Educators have long recognized this link between the individual's family experience and his potential for happiness and success at school. The importance of this relationship has not been diminished by the years of change we have seen in our nation's social structure.

Those of us who have spent a lifetime in the service of children and youth know the significance of the family in the schooling process. It is my guess that the relationship between a good family experience and success and happiness in the workplace is just as significant.

If this is so, what does that say to the leaders of the business community?

The great school districts work hard to find ways to provide a positive influence on the families of their students.

They communicate with the family, seek to bring the family into the decision making process as it relates to the family's children, and we have even developed programs designed to help families of very young children become the best possible first teachers for the young child.

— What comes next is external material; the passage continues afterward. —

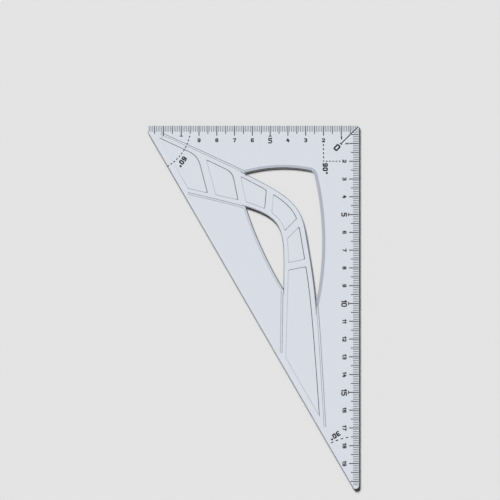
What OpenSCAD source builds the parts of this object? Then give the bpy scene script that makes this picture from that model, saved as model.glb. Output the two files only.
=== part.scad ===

School teachers and administrators realize that what the family does during the first five years of a child's life will last that child's life.

This is one of the most powerful educational concepts we know.

Research and common sense dictate that the school recognize the family as the key factor in the child's and youth's success in school, and that the single most important duty of the family is to rear its children.

Does it follow that the single most important duty of American business and industry is to help assure the success of the American family?

This will be a hard sell for some, but it will prove to be smart business.

Should the business community seek ways to strengthen the families of their associates and employees?

Would it be good business to spend as much time being concerned with and for the American family as is spent thinking about any of the three or four other most important issues facing the business?

Would the long range well-being of the business be enhanced by being concerned for the long range well-being of the family?

This concern for family could be one of the characteristics which would set the business apart and assure its future success.

I believe God would bless such an effort.

How to do it? Therein lies the challenge. What a challenge! What an opportunity!

Clearly, a challenge worthy of one's best.

(Arthur L. Mallory, EdD, is a former president of Southwest Missouri State University and former commissioner of education who resides in Springfield.)